** START Excerpted data **

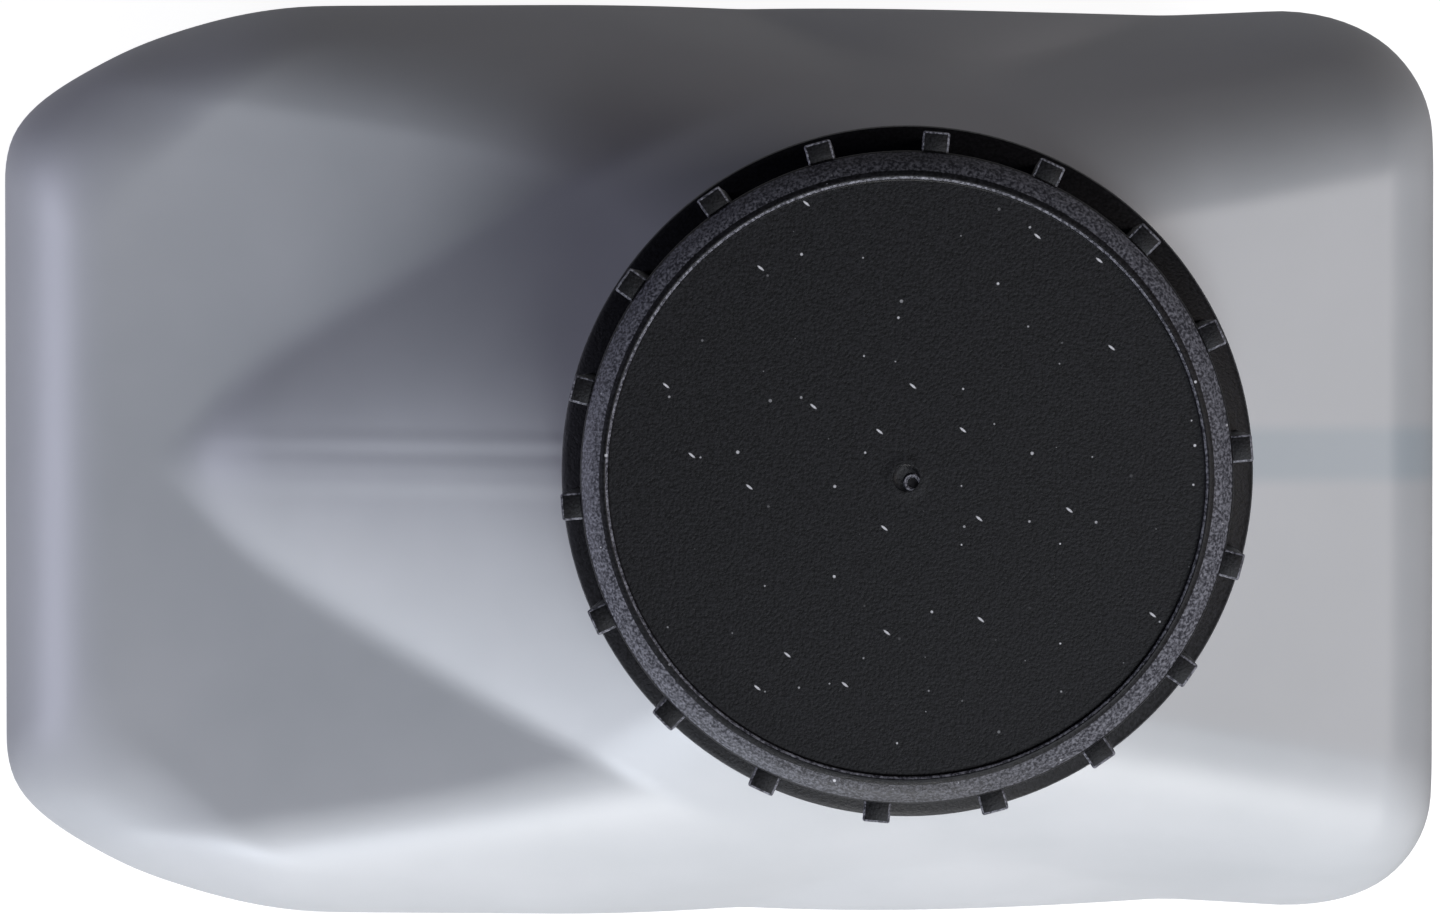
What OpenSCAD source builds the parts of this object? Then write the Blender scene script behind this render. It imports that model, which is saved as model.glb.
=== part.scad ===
// One-quart transmission fluid bottle with an offset neck and a ribbed screw cap.
// Origin at the centre of the base, +Z up, label faces towards -Y and +Y, neck towards +X.

/* [Body] */
// Length of the body, from the grip side to the neck side
body_l = 103.5; // [96:0.5:112]
// Depth of the body, from one label face to the other
body_w = 66.3; // [61:0.1:72]
// How far the label faces draw in between their ends
waist = 0.45; // [0:0.05:1]
// Height of the rim, where the walls turn into the shoulder
rim_h = 152; // [130:1:190]
// Thickness of the blown wall
wall = 1.1; // [0.8:0.1:1.6]
// Radius of the upright corners on the neck side
corner_r = 10; // [6:0.5:13]
// Length of the cut corners on the grip side, measured along the label face
cut_l = 15.2; // [10:0.1:20]
// Depth of the cut corners, measured along the grip side
cut_w = 8; // [6:0.1:11]
// Softness of the ends of the cut corners
cut_soft = 4; // [2:0.5:6]

/* [Shoulder] */
// Slope of the long sides of the shoulder, in degrees
side_slope = 62; // [54:1:66]
// Slope of the shelf that falls away on the grip side, in degrees
shelf_slope = 20; // [12:1:26]
// Height of the shelf above the rim where it passes under the neck fairing
shelf_h = 14; // [12:0.1:18]
// Fall of the rim towards the grip side, in degrees
rim_fall = 3; // [1:1:10]
// Slope of the flat between the neck and the nearer end wall, in degrees
end_slope = 18; // [8:1:24]
// How far that flat lies below the foot of the neck
end_drop = 6; // [3:0.5:8]
// Length of the fairing that runs from the neck down to the shelf
fairing_l = 51; // [44:0.5:54]
// Half width of the fairing where it meets the neck
fairing_w = 21.8; // [19:0.1:25]
// How fast the fairing widens: 1 for a straight wedge, less for a fuller bow
fairing_pow = 0.65; // [0.5:0.01:0.9]
// Rise of the fairing's crest above the shelf where it meets the neck
fairing_top = 7.2; // [4:0.1:8.5]
// Length over which the tip of the fairing rises out of the shelf
fairing_fade = 6; // [3:0.5:12]
// Softness of the outside edges of the shelf
edge_soft = 7.5; // [3:0.1:9]
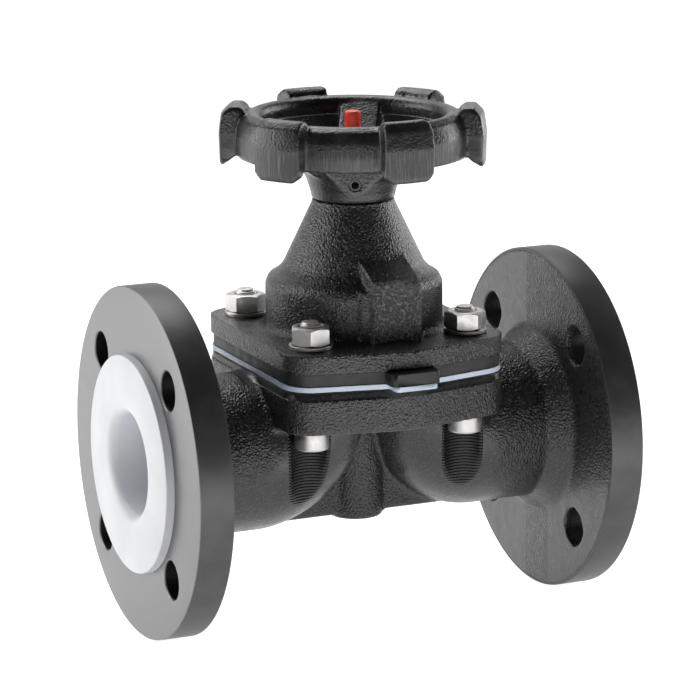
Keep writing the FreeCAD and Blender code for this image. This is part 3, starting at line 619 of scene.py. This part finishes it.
# Liner

def liner_mouth(name, side):
    """The facing on a flange with the rounded mouth of the bore."""
    profile = [(BORE_R, MOUTH_DEPTH)]
    for i in range(9):
        a = math.radians(90 * i / 8)
        profile.append((BORE_R + MOUTH_LIP_R * (1 - math.cos(a)), MOUTH_LIP_R * (1 - math.sin(a))))
    profile += [(FACING_R - 0.7 * MM, 0), (FACING_R - 0.2 * MM, 0.2 * MM), (FACING_R, 0.7 * MM),
                (FACING_R, FACING_THICK), (LINER_OUTER_R, FACING_THICK), (LINER_OUTER_R, MOUTH_DEPTH)]
    mouth = turn(turned(name, profile, 160), -side * math.pi / 2, "Y")
    return smooth(move(mouth, (STEM_X + side * HALF_LENGTH, 0, 0)), 40)


liner = cast_copy("body_liner", "liner_casting", 0.9 * MM, 1)
for side in (-1, 1):
    trim(liner, HALF_LENGTH - MOUTH_DEPTH + 0.2 * MM, side)
liner = join("moulded_liner", [liner, liner_mouth("inlet_mouth", -1), liner_mouth("outlet_mouth", 1)])
place(liner, "valve", WHITE_LINER, "white_liner", "body_liner")


# Bonnet: its raised pad has two flanks and a bead that are melted into the casting

# Places in millimetres from the stem: (x, y) round each flank, and (x, y, z) along the bead.
LEFT_FLANK = [(-9.4, -45.2), (-9.8, -43.6), (-10.8, -42.6), (-12.6, -41.9), (-14.6, -41.2), (-14.0, -36.0),
              (-6.0, -36.0)]
RIGHT_FLANK = [(12.8, -45.4), (13.4, -43.2), (14.8, -41.4), (17.4, -40.0), (17.0, -34.0), (9.0, -34.0)]
BEAD = [(12.7, -45.2, 57), (12.7, -45.2, 78.5), (12.4, -41.0, 81.2)]
BEAD_R = 0.9 * MM
FLANK_TOP_Z = 79.5 * MM


def bar(start, end, radius):
    """A short round bar between two places in millimetres, to be melted into a casting."""
    a, b = Vector(start) * MM, Vector(end) * MM
    clear_selection()
    bpy.ops.mesh.primitive_cylinder_add(vertices=16, radius=radius, depth=(b - a).length + radius)
    piece = bpy.context.object
    lie = (b - a).to_track_quat("Z", "Y").to_matrix().to_4x4()
    piece.data.transform(Matrix.Translation((a + b) / 2) @ lie)
    return move(piece, (STEM_X, 0, 0))


extras = [bar(a, b, BEAD_R) for a, b in zip(BEAD, BEAD[1:])]
extras += [prism("pad_flank", [(STEM_X + x * MM, y * MM) for x, y in plan], BONNET_FLANGE_TOP_Z - 1 * MM,
                 FLANK_TOP_Z) for plan in (LEFT_FLANK, RIGHT_FLANK)]
bonnet = cast_copy("bonnet", "bonnet_casting", 0.8 * MM, 2, extras)
place(bonnet, "valve", BONNET_IRON, "coated_iron", "bonnet")


# Handwheel: the flat of its hub and the hole for its pin are cut again after the casting is softened

def hub_flat_cutter():
    out, half = 42 * MM, 15 * MM
    return prism("flat_cutter", [(HUB_FLAT, -half), (out, -half), (out, half), (HUB_FLAT, half)],
                 HUB_FOOT_Z - 1 * MM, HUB_FOOT_Z + 26 * MM)


def pin_hole_cutter():
    """The hole, 2 mm deep from its bottom to where it flares."""
    hole_r, flare_r, bottom = 2.85 * MM, 3.5 * MM, HUB_FLAT - 1.2 * MM
    hole = turned("hole_cutter", [(ON_AXIS, 0), (hole_r, 0), (hole_r, 2 * MM), (flare_r, 4 * MM),
                                  (ON_AXIS, 4 * MM)], 48)
    return move(turn(hole, math.pi / 2, "Y"), (bottom, 0, HUB_PIN_Z))


wheel = cast_copy("handwheel", "handwheel_casting", 0.8 * MM, 9)
for cutter in (hub_flat_cutter(), pin_hole_cutter()):
    cut(wheel, move(turn(cutter, HUB_PIN_TURN, "Z"), (STEM_X, 0, 0)))
place(wheel, "handwheel", WHEEL_IRON, "wheel_iron", "handwheel")


# Diaphragm: clamped rims that stay, and their domes made as separate skins

def sheet_rim(node, name):
    """The clamped part of a CAD sheet, without its dome."""
    rim = cad_copy(node, name)
    low, high = 30 * MM, 60 * MM
    hole = turned("dome_hole", [(ON_AXIS, low), (RIM_HOLE_R, low), (RIM_HOLE_R, high), (ON_AXIS, high)], 128)
    cut(rim, move(hole, (STEM_X, 0, 0)))
    with editing(rim):
        bpy.ops.mesh.select_mode(type="VERT")
        bpy.ops.mesh.select_all(action="DESELECT")
    for vertex in rim.data.vertices:
        vertex.select = math.hypot(vertex.co.x - STEM_X, vertex.co.y) < DOME_R
    bpy.ops.object.mode_set(mode="EDIT")
    bpy.ops.mesh.delete(type="VERT")
    bpy.ops.object.mode_set(mode="OBJECT")
    return smooth(rim, 30)


def sheet_dome(name, rim_z):
    """The dome of a sheet as one skin, its middle surface at rim_z where it leaves the rim."""
    rows = 24
    curve = []
    for i in range(rows + 1):
        share = i / rows
        rise = 0.5 + 0.5 * math.cos(math.pi * share)
        curve.append((max(share * (RIM_HOLE_R + 0.1 * MM), ON_AXIS), rim_z + DOME_RISE * rise))
    profile = [(r, z + SKIN / 2) for r, z in curve] + [(r, z - SKIN / 2) for r, z in reversed(curve)]
    return smooth(move(turned(name, profile), (STEM_X, 0, 0)), 40)


def diaphragm(node, name, rim_z, material, slot_name):
    """A sheet: its rim rides on the body, and its dome is made as a separate skin at rim_z."""
    place(sheet_rim(node, name + "_rim"), "valve", material, slot_name, node)
    dome = sheet_dome(name + "_dome", rim_z)
    dome.data.materials.clear()
    dome.data.materials.append(material)
    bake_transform(dome)
    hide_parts(node)


diaphragm("diaphragm_face", "face_sheet", SHEETS_LOW_Z + SKIN / 2, FACE_SHEET, "ptfe_face")
diaphragm("diaphragm_backing", "rubber_sheet", SHEETS_HIGH_Z - SKIN / 2, RUBBER, "black_rubber")


# Fasteners

def threaded_rod(name, radius, pitch, depth, z_low, z_high):
    """A rod with a helical thread, shaped from a grid of rings, with its ends chamfered."""
    around, rows_per_turn = 64, 8
    length = z_high - z_low
    rows = int(round(length / (pitch / rows_per_turn)))
    clear_selection()
    bpy.ops.mesh.primitive_cylinder_add(vertices=around, radius=radius, depth=length, end_fill_type="NGON")
    rod = move(bpy.context.object, (0, 0, (z_low + z_high) / 2))
    rod.name = name
    rod.data.name = name
    with editing(rod):
        for i in range(1, rows):
            bpy.ops.mesh.select_all(action="SELECT")
            bpy.ops.mesh.bisect(plane_co=(0, 0, z_low + length * i / rows), plane_no=(0, 0, 1))
    chamfer = depth * 1.4
    for vertex in rod.data.vertices:
        r = math.hypot(vertex.co.x, vertex.co.y)
        if r < radius * 0.5:
            continue
        turns = math.atan2(vertex.co.y, vertex.co.x) / (2 * math.pi)
        phase = (vertex.co.z / pitch - turns) % 1.0
        groove = depth * min(1.0, max(0.0, 1.5 - abs(phase - 0.5) * 4))
        to_end = min(vertex.co.z - z_low, z_high - vertex.co.z)
        scale = (radius - max(groove, chamfer - to_end)) / r
        vertex.co.x *= scale
        vertex.co.y *= scale
    return smooth(rod, 40)


def screw_shape():
    """A socket head screw, head down: ring and socket of the head, shank, thread and stepped end."""
    head_z, end = SCREW_HEAD_Z, SCREW_END_Z
    under = head_z + SCREW_HEAD_HEIGHT
    ring_inner, core_r, shank_r = 4.3 * MM, 5.2 * MM, 5 * MM
    socket_corner, socket_floor = 4.75 * MM, head_z + 5 * MM
    shank_top = BONNET_FLANGE_TOP_Z + 1.5 * MM
    head = turned("screw_head", rounded([(ring_inner, head_z), (SCREW_HEAD_R, head_z), (SCREW_HEAD_R, under),
                                         (ring_inner, under)], 1.3 * MM), 64)
    core = turned("screw_core", [(ON_AXIS, socket_floor), (core_r, head_z + 0.8 * MM),
                                 (core_r, under - 0.4 * MM), (ON_AXIS, under - 0.4 * MM)], 64)
    cut(core, prism("socket_wall", hexagon(socket_corner), head_z - 1 * MM, socket_floor))
    shank = turned("screw_shank", [(ON_AXIS, under - 0.5 * MM), (shank_r, under - 0.5 * MM),
                                   (shank_r, shank_top), (ON_AXIS, shank_top)], 48)
    thread = threaded_rod("screw_thread", SCREW_R, SCREW_PITCH, THREAD_DEPTH, BONNET_FLANGE_TOP_Z + 1 * MM,
                          NUT_HIGH_Z + 0.2 * MM)
    step = turned("screw_end", rounded([(ON_AXIS, end - 2.5 * MM), (4.9 * MM, end - 2.5 * MM),
                                        (4.9 * MM, end - 1.2 * MM), (4.1 * MM, end - 1 * MM),
                                        (3.9 * MM, end - 0.1 * MM), (ON_AXIS, end)], 0.35 * MM), 48)
    return smooth(join("screw", [smooth(head), core, shank, thread, step]), 35)


def nut_shape():
    """A hexagon nut with turned crowns and a chamfered hole."""
    low, high = NUT_LOW_Z, NUT_HIGH_Z
    corner = NUT_ACROSS / math.sqrt(3)
    hole_r, mouth_r, past = 5 * MM, 6 * MM, 1 * MM
    nut = prism("nut", hexagon(corner), low, high)
    crown = turned("nut_crown", [(ON_AXIS, low), (7.8 * MM, low), (8.4 * MM, low + 0.1 * MM),
                                 (corner + 0.1 * MM, low + 1.0 * MM), (corner + 0.1 * MM, high - 1.1 * MM),
                                 (8.2 * MM, high - 0.14 * MM), (7.6 * MM, high), (ON_AXIS, high)], 96)
    cut(nut, crown, "INTERSECT")
    hole = turned("nut_hole", [(ON_AXIS, low - past), (mouth_r, low - past), (mouth_r, low),
                               (hole_r, low + 1 * MM), (hole_r, high - 1 * MM), (mouth_r, high),
                               (mouth_r, high + past), (ON_AXIS, high + past)], 64)
    cut(nut, hole)
    return smooth(nut, 24)


def washer_shape():
    low, high = BONNET_FLANGE_TOP_Z, NUT_LOW_Z
    section = [(WASHER_HOLE_R, low), (WASHER_R, low), (WASHER_R, high), (WASHER_HOLE_R, high)]
    return smooth(turned("washer", rounded(section, 0.35 * MM), 72), 40)


def one_per_screw(shape, name, node):
    """A copy of the shape at each screw, each turned its own way, as one group."""
    copies = []
    for i, ((x, y), degrees) in enumerate(zip(SCREW_PLACES, SCREW_TURNS)):
        twin = turn(copy_of(shape, "%s_%d" % (name, i + 1)), math.radians(degrees), "Z")
        copies.append(move(twin, (x, y, 0)))
    bpy.data.objects.remove(shape)
    return place(join(name, copies), "valve", STAINLESS, "stainless", node)


one_per_screw(screw_shape(), "socket_screws", "cap_screws")
one_per_screw(nut_shape(), "nuts", "hex_nuts")
one_per_screw(washer_shape(), "flat_washers", "washers")


# Floor, light and camera

FLOOR_Z = -FLANGE_R
YAW, PITCH, ROLL = -0.4115, 0.2313, -0.0072
TARGET, DISTANCE = Vector((112.80 * MM, 0, 42.89 * MM)), 1.5996
LENS, SENSOR = 174.18, 36    # millimetres
TO_CAMERA = Vector((math.sin(YAW) * math.cos(PITCH), -math.cos(YAW) * math.cos(PITCH), math.sin(PITCH)))

clear_selection()
bpy.ops.mesh.primitive_plane_add(size=8, location=(STEM_X, 0, FLOOR_Z))
floor = bpy.context.object
floor.name = "floor"
paper = Look("paper")
paper.set("Base Color", grey(0.45))
paper.set("Roughness", 0.9)
paper.set("Emission Color", grey(1.0))
paper.set("Emission Strength", 0.95)
floor.data.materials.append(paper.material)


def studio():
    """A world that is white behind the valve and falls to near black on all other sides."""
    world = bpy.data.worlds.new("studio")
    bpy.context.scene.world = world
    world.use_nodes = True
    tree = world.node_tree
    direction = tree.nodes.new("ShaderNodeTexCoord")
    towards_backdrop = tree.nodes.new("ShaderNodeVectorMath")
    towards_backdrop.operation = "DOT_PRODUCT"
    towards_backdrop.inputs[1].default_value = -TO_CAMERA
    strength = tree.nodes.new("ShaderNodeMapRange")
    strength.interpolation_type = "SMOOTHSTEP"
    for key, value in (("From Min", 0.55), ("From Max", 0.93), ("To Min", 0.02), ("To Max", 1.0)):
        strength.inputs[key].default_value = value
    background = tree.nodes["Background"]
    background.inputs["Color"].default_value = (1, 1, 1, 1)
    tree.links.new(direction.outputs["Generated"], towards_backdrop.inputs[0])
    tree.links.new(towards_backdrop.outputs["Value"], strength.inputs["Value"])
    tree.links.new(strength.outputs["Result"], background.inputs["Strength"])


def lamp(name, place_at, size, watts, aim=(STEM_X, 0, 30 * MM)):
    data = bpy.data.lights.new(name, "AREA")
    data.shape = "RECTANGLE"
    data.size, data.size_y = size
    data.energy = watts
    light = bpy.data.objects.new(name, data)
    bpy.context.scene.collection.objects.link(light)
    light.location = place_at
    light.rotation_euler = (Vector(aim) - Vector(place_at)).to_track_quat("-Z", "Y").to_euler()
    return light


def camera():
    data = bpy.data.cameras.new("camera")
    data.sensor_width = SENSOR
    data.lens = LENS
    eye = bpy.data.objects.new("camera", data)
    bpy.context.scene.collection.objects.link(eye)
    eye.location = TARGET + TO_CAMERA * DISTANCE
    tilt = Matrix.Rotation(ROLL, 3, "Z").to_quaternion()
    eye.rotation_euler = (TO_CAMERA.to_track_quat("Z", "Y") @ tilt).to_euler()
    bpy.context.scene.camera = eye


studio()
lamp("left_panel", (STEM_X - 1.05, 0.55, 0.25), (1.1, 1.3), 15.0)
lamp("right_panel", (STEM_X + 1.20, 0.20, 0.22), (0.9, 1.1), 11.0)
lamp("top_panel", (0.1, 0.70, 1.1), (1.2, 0.6), 10.0)
lamp("floor_panel", (0.125, -0.62, FLOOR_Z + 1 * MM), (0.95, 0.68), 3.8, aim=(0.125, -0.62, 1.0))
camera()
bpy.context.scene.view_settings.view_transform = "Standard"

** END Excerpted data **

#### The request:
Lines from the start of the material above through the line containing "neck towards +X." are to be duplicated exactly, and only those.

#### Answer to this task:
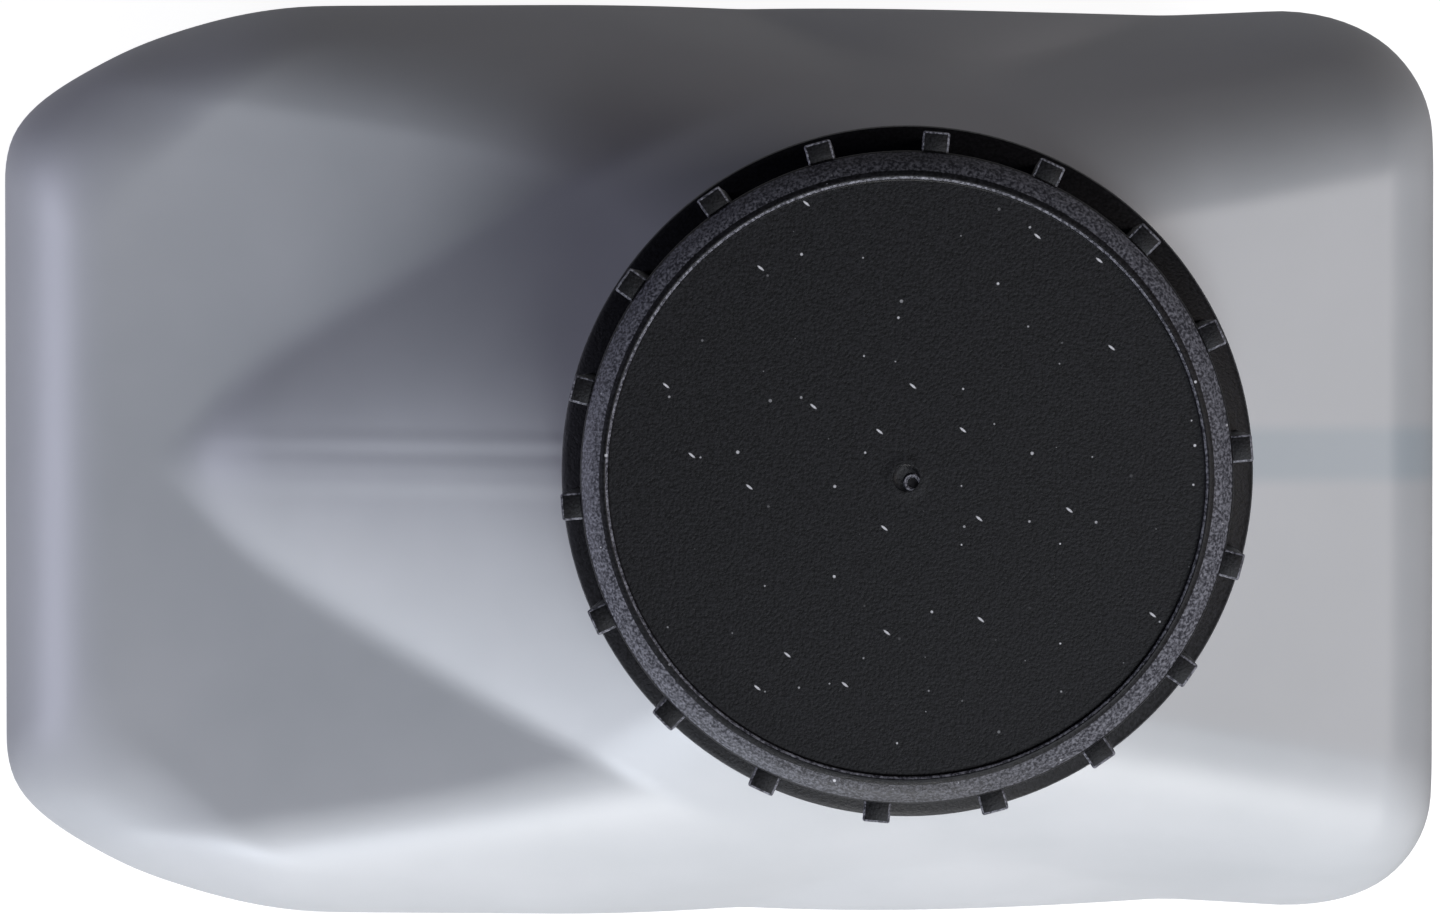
What OpenSCAD source builds the parts of this object? Then write the Blender scene script behind this render. It imports that model, which is saved as model.glb.
=== part.scad ===
// One-quart transmission fluid bottle with an offset neck and a ribbed screw cap.
// Origin at the centre of the base, +Z up, label faces towards -Y and +Y, neck towards +X.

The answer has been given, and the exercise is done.